Everywhere one looks, smugness exists, whether it is Tony’s belief that inspiring the longest period of peace the United States has known (six months and climbing) is all about him or that Hammer’s ultimate endgame is to destroy Tony’s and Iron Man’s legacy by creating a new kind of military. It becomes dull quickly, especially as it all seems to come to a head when Tony, drunk and careless and wearing the suit, battles James Rhodes (Don Cheadle, replacing Terrence Howard for some reason) over ego and destroys most of his house. When Ivan Vanko (Mickey Rourke), a new villain, arises, a different and boring kind of ego also raises its head: Vanko is the son of the co-founder of Stark Industries and resents Tony’s legacy as a man whose actions have caused the deaths of so many.

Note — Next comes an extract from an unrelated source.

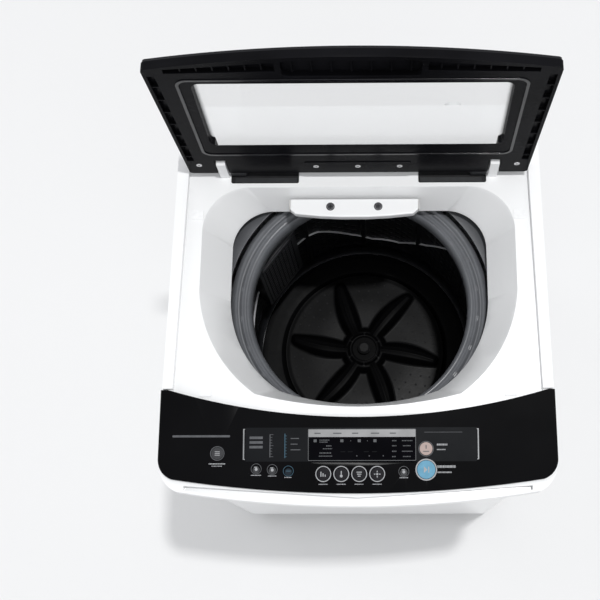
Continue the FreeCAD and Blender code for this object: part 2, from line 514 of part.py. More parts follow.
pocket(car, sketch(car, "holes", "XY_Plane", [("circle", x, y, d.rod_r + 1.0) for x, y in SP], d.arm_z), None, "rod_holes", reverse=True)

# ---------------------------------------------------------------- basket (spins)
bs = body("basket_shell")
BR, bt = d.basket_r, d.basket_th
rev(bs, sketch(bs, "wall", "XZ_Plane", [[(d.base_r + 0.2, d.base_z + 2), (d.base_r + 5, d.base_z + 4), (BR, d.basket_low_z + 4), (BR, d.ring_low_z - 2), (BR + bt, d.ring_low_z - 2), (BR + bt, d.basket_low_z + 3.6), (d.base_r + 5.8, d.base_z + 3), (d.base_r + 0.2, d.base_z + 0.8)]]))
bb_ = body("basket_base")
rev(bb_, sketch(bb_, "dish", "XZ_Plane", [[(20, d.base_z - 14), (d.puls_r + 2, d.base_z - 14), (d.puls_r + 10, d.base_z - 4), (d.base_r, d.base_z - 2), (d.base_r, d.base_z + 2), (d.puls_r + 8, d.base_z), (d.puls_r + 0.5, d.base_z - 10), (20, d.base_z - 10)]]))
br_ = body("balance_ring")
ri, ro, rt_, rl = d.ring_in_r, d.ring_out_r, d.ring_top_z, d.ring_low_z
rev(br_, sketch(br_, "section", "XZ_Plane", [[(ri, rl + 6), (ri + 4, rl), (ro + 2, rl - 2), (ro + 3.4, rl), (ro + 3.4, rt_ - 9), (ro, rt_ - 5), (ro - 6, rt_ - 2, 0), (ro - 10, rt_ - 5.5), (ro - 13, rt_ - 5.5), (ro - 16, rt_ - 3), (ro - 20, rt_ - 7), (ri + 5, rt_ - 8), (ri, rt_ - 12)]]))
flange = body("basket_flange")
pad(flange, sketch(flange, "disc", "XY_Plane", [("circle", 0, 0, 70), ("circle", 0, 0, 20)], 440), 6, "disc")
f = pad(flange, sketch(flange, "arm", "XY_Plane", [rect(60, -14, 150, 14)], 440), 6, "arm")
polar(flange, f, 3, "arms")
tube = body("spin_shaft")
rev(tube, sketch(tube, "tube", "XZ_Plane", [[(d.shaft_r + d.run_gap, 340), (d.tube_r, 340), (d.tube_r, 439.9), (19.9, 440), (19.9, 450.0), (d.shaft_r + d.run_gap, 450.0)]]))

# ---------------------------------------------------------------- pulsator (turns on its own shaft)
pu = body("pulsator")
pr_, pz, hz = d.puls_r, d.puls_z, d.puls_z + d.vane_h
rev(pu, sketch(pu, "disc", "XZ_Plane", [[(7.9, pz - 13), (40, pz - 13), (pr_ - 10, pz - 8), (pr_, pz - 3), (pr_, pz), (pr_ - 12, pz - 1.5), (70, pz - 2), (34, pz + 2), (d.hub_r, hz + 4), (d.hub_r - 6, hz + 8), (7.9, hz + 8)]]))
vs = [(18, -7, 2.0), (134, -9, 1.2), (139, 0, 1.2), (134, 9, 2.0), (18, 7)]
f = pad(pu, sketch(pu, "vane", "XY_Plane", [[(16, -6.5), (132, -10), (141, -2), (138, 9), (70, 9.5), (16, 6.5)]], pz - 3), d.vane_h + 1, "vane")
polar(pu, f, 6, "vanes")
cap = body("pulsator_cap")
rev(cap, sketch(cap, "cap", "XZ_Plane", [[(0, hz + 8), (12, hz + 8), (12, hz + 11), (8, hz + 13.5), (0, hz + 13.5)]]))
ws = body("wash_shaft")
rev(ws, sketch(ws, "rod", "XZ_Plane", [[(0, 270), (d.shaft_r, 270), (d.shaft_r, 453), (7.9, 453), (7.9, hz + 8), (0, hz + 8)]]))
pl = body("drive_pulley")
bz = d.belt_z
rev(pl, sketch(pl, "wheel", "XZ_Plane", [[(d.shaft_r, bz - 8), (20, bz - 8), (20, bz - 3), (d.pulley_r - 8, bz - 3), (d.pulley_r - 8, bz - 7), (d.pulley_r + 3, bz - 7), (d.pulley_r, bz - 5), (d.pulley_r, bz + 5), (d.pulley_r + 3, bz + 7), (d.pulley_r - 8, bz + 7), (d.pulley_r - 8, bz + 3), (20, bz + 3), (20, bz + 8), (d.shaft_r, bz + 8)]]))
f = pocket(pl, sketch(pl, "hole", "XY_Plane", [("circle", 50, 0, 20)], bz), None, "light_hole", both=True)
polar(pl, f, 4, "light_holes")

# ---------------------------------------------------------------- drive on the tub
ch = body("clutch_housing")
rev(ch, sketch(ch, "case", "XZ_Plane", [[(d.tube_r + 7.0, 330), (62, 330), (70, 338), (70, 400), (85, 412), (85, d.arm_z), (d.tube_r + 7.0, d.arm_z)]]))
bu = body("spin_bearings")
rev(bu, sketch(bu, "upper_race", "XZ_Plane", [[(d.tube_r + 0.05, 404), (d.tube_r + 7.0, 404), (d.tube_r + 7.0, 418), (d.tube_r + 0.05, 418)]]), "upper")
rev(bu, sketch(bu, "lower_race", "XZ_Plane", [[(d.tube_r + 0.05, 341), (d.tube_r + 7.0, 341), (d.tube_r + 7.0, 355), (d.tube_r + 0.05, 355)]]), "lower")
se = body("shaft_seal")
rev(se, sketch(se, "lip", "XZ_Plane", [[(d.tube_r + 0.1, 424), (31.5, 424), (31.5, 428), (29.9, 428), (29.9, 434), (d.tube_r + 0.1, 434)]]))
mx, my, mr = d.motor_x, d.motor_y, d.motor_r
mo = body("motor")
pad(mo, sketch(mo, "can", "XY_Plane", [("circle", mx, my, mr)], 318), 84, "can")
pocket(mo, sketch(mo, "bore", "XY_Plane", [("circle", mx, my, 7.05)], 318), None, "bore", reverse=True)
mb = body("motor_bracket")
pad(mb, sketch(mb, "plate", "XY_Plane", [[(87, 28), (200, 15), (220, 60), (200, 115), (110, 115), (62, 72)]], 404), 4, "plate")
pad(mb, sketch(mb, "posts", "XY_Plane", [("circle", 86, 50, 8), ("circle", 88, 78, 5)], 404), d.arm_z - 404, "posts")
mp = body("motor_pulley")
pad(mp, sketch(mp, "shaft", "XY_Plane", [("circle", mx, my, 7)], bz - 8), 98, "shaft")
pad(mp, sketch(mp, "wheel", "XY_Plane", [("circle", mx, my, d.mpulley_r)], bz - 6), 12, "wheel")
dist = math.hypot(val(mx), val(my))
# belt: straight runs tangent to both pulleys, 0.4 mm clear of them
be = body("drive_belt")
ux, uy = val(mx) / dist, val(my) / dist


def belt_loop(g):
    R1, R2 = val(d.pulley_r) + g, val(d.mpulley_r) + g
    al = math.acos((R1 - R2) / dist)
    th0 = math.atan2(uy, ux)
    p = []
    a1, a2 = th0 + al, th0 - al
    A = (R1 * math.cos(a1), R1 * math.sin(a1))
    B = (R1 * math.cos(a2), R1 * math.sin(a2))
    C = (val(mx) + R2 * math.cos(a2), val(my) + R2 * math.sin(a2))
    D = (val(mx) + R2 * math.cos(a1), val(my) + R2 * math.sin(a1))
    M = (-R1 * ux, -R1 * uy)
    N = (val(mx) + R2 * ux, val(my) + R2 * uy)

    def sagitta(R, p0, p1):
        c = math.hypot(p1[0] - p0[0], p1[1] - p0[1])
        return R - math.sqrt(max(R * R - c * c / 4, 0))
    return [(A[0], A[1], sagitta(R1, A, M)), (M[0], M[1], sagitta(R1, M, B)), (B[0], B[1]), (C[0], C[1], sagitta(R2, C, N)), (N[0], N[1], sagitta(R2, N, D)), (D[0], D[1])]


pad(be, sketch(be, "loop", "XY_Plane", [belt_loop(4.4), belt_loop(0.4)], bz - 4), 8, "loop")
dv = body("drain_valve")
pad(dv, sketch(dv, "body", "XY_Plane", [("circle", -150, 20, 24)], 380), 48, "chamber")
pad(dv, sketch(dv, "motor", "XY_Plane", [rect(-200, -10, -172, 50)], 386), 30, "actuator")

# ---------------------------------------------------------------- lint filter in the basket
fh = body("filter_housing")
ang = math.atan2(96, -131)
fx, fyy = math.cos(ang), math.sin(ang)
FR = 200.9


def pol(r_, a_):
    return (r_ * math.cos(a_), r_ * math.sin(a_))


A0, A1 = ang - 0.235, ang + 0.235
sag = FR * (1 - math.cos(0.235))
p0, p1 = pol(FR, A0), pol(FR, A1)
q0, q1 = (p0[0] - 24 * fx, p0[1] - 24 * fyy), (p1[0] - 24 * fx, p1[1] - 24 * fyy)
pad(fh, sketch(fh, "plan", "XY_Plane", [[(p0[0], p0[1], sag), (p1[0], p1[1]), (q1[0], q1[1]), (q0[0], q0[1])]], 560), 200, "box")
m0 = ((p0[0] + q0[0]) / 2, (p0[1] + q0[1]) / 2)
nx, ny = -fy if False else -fyy, fx


def fr(u, w):
    """Point at depth w from the wall chord towards the axis and u along it."""
    cxm, cym = (p0[0] + p1[0]) / 2, (p0[1] + p1[1]) / 2
    return (cxm - fx * w + nx * u, cym - fyy * w + ny * u)


hwid = math.hypot(p1[0] - p0[0], p1[1] - p0[1]) / 2
pocket(fh, sketch(fh, "slot", "XY_Plane", [[fr(-hwid + 6, 3), fr(-hwid + 6, 26), fr(hwid - 6, 26), fr(hwid - 6, 3)]], 754), 186, "slot")
ff = body("lint_filter")
pad(ff, sketch(ff, "frame", "XY_Plane", [[fr(-hwid + 6.5, 12), fr(-hwid + 6.5, 25), fr(hwid - 6.5, 25), fr(hwid - 6.5, 12)]], 568.5), 185, "frame")
pocket(ff, sketch(ff, "mesh_room", "XY_Plane", [[fr(-hwid + 10, 8), fr(-hwid + 10, 22.5), fr(hwid - 10, 22.5), fr(hwid - 10, 8)]], 746), 170, "mesh_room")

# ---------------------------------------------------------------- fixed parts inside the cabinet
iv = body("inlet_valve")
pad(iv, sketch(iv, "body", "XY_Plane", [rect(d.spigot_x - 34, 258, d.spigot_x + 34, 280)], 850), 34, "body")
pad(iv, sketch(iv, "neck", "XZ_Plane", [("circle", d.spigot_x, d.spigot_z, d.spigot_r - 0.7)], -d.rear_y), d.rear_y - 278, "neck")
pad(iv, sketch(iv, "spigot", "XZ_Plane", [("circle", d.spigot_x, d.spigot_z, d.spigot_r)], -(d.rear_y + d.stub_len)), d.stub_len, "spigot")
pocket(iv, sketch(iv, "way", "XZ_Plane", [("circle", d.spigot_x, d.spigot_z, 8)], -(d.rear_y + d.stub_len)), 30, "way", reverse=True)
ps = body("pressure_switch")
pad(ps, sketch(ps, "can", "XY_Plane", [("circle", -225, 235, 24)], 845), 26, "can")
do = body("drain_outlet")
pad(do, sketch(do, "inner", "XZ_Plane", [("circle", d.drain_x, d.drain_z, d.drain_r - 0.6), ("circle", d.drain_x, d.drain_z, d.drain_r - 3)], -(d.cab_back + 2)), 34, "inner")
pad(do, sketch(do, "stub", "XZ_Plane", [("circle", d.drain_x, d.drain_z, d.drain_r), ("circle", d.drain_x, d.drain_z, d.drain_r - 3)], -(d.rear_y + d.stub_len)), d.rear_y + d.stub_len - d.cab_back - 2, "stub")
pad(do, sketch(do, "collar", "XZ_Plane", [("circle", d.drain_x, d.drain_z, 22), ("circle", d.drain_x, d.drain_z, d.drain_r - 1)], -(d.cab_back - 2)), 4, "collar")

doc.recompute()

# ---------------------------------------------------------------- checks and export
bad = []
for o in doc.Objects:
    st = [str(x) for x in o.State]
    if "Invalid" in st or "Error" in st:
        bad.append((o.Name, o.Label, st))
for b in PARTS:
    shp = b.Shape
    if shp.isNull() or not shp.isValid() or not shp.Solids:
        bad.append((b.Label, "shape", shp.isNull()))
if bad:
    raise RuntimeError("bad objects: %r" % bad[:20])
os.makedirs("parts", exist_ok=True)
for b in PARTS:
    b.Shape.exportStep("parts/%s.step" % b.Label)
    bb = b.Shape.BoundBox
    print("%-20s vol %10.0f n %d  x %.0f %.0f y %.0f %.0f z %.0f %.0f" % (b.Label, b.Shape.Volume, len(b.Shape.Solids), bb.XMin, bb.XMax, bb.YMin, bb.YMax, bb.ZMin, bb.ZMax))
print("parts", len(PARTS), "pin", round(pin_y, 3), round(pin_z, 3))
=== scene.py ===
import json
import math
import bpy
import bmesh
from mathutils import Matrix, Vector


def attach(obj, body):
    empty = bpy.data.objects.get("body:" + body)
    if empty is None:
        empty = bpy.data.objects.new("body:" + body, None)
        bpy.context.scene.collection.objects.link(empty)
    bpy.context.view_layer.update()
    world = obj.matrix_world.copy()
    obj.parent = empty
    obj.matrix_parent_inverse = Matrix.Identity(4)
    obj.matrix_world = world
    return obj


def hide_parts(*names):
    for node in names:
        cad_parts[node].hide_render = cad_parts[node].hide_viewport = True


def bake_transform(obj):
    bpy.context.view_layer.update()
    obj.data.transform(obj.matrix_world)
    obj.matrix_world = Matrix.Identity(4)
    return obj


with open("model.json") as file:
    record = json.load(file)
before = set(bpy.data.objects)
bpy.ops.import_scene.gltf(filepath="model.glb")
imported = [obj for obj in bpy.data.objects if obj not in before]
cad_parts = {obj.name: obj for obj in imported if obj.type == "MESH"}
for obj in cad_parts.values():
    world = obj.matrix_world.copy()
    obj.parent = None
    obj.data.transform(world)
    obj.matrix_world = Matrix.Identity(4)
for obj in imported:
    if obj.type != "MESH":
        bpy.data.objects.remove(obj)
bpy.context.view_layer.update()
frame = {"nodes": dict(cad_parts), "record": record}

NODES = frame["nodes"]
A = math.radians(9.8)
LEAN = math.radians(1.5)
PANEL = Matrix.Translation((0, -0.150, 0.905)) @ Matrix.Rotation(A, 4, "X")
LID = Matrix.Translation((0, 0.183, 0.908)) @ Matrix.Rotation(math.radians(88.5), 4, "X")
ONE = Matrix.Identity(4)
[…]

The pieces of a good movie are here, but most of them are still in the box. Vanko’s entire motivation is just a bland reversal of the previous villain’s motivation, and it’s ultimately glossed over in the action sequences, which approach small-scale warfare with only one instance of ingenuity (the initial moments of Vanko disrupting a race in which Tony has randomly decided to take part) and a whole lot of nondescript visual noise elsewhere (the climax, which pits Tony and Rhodes against Vanko and his drones). The best part of Iron Man 2 is the provision of what amounts to a trailer for what is to come in the Marvel cinematic universe: Samuel L. Jackson (who with ten collected minutes of screen time devoted to exposition still gives the best performance onscreen), Scarlett Johansson, and Clark Gregg as agents of a government organization working in secret. The rest of this affair is dopey and self-obsessed.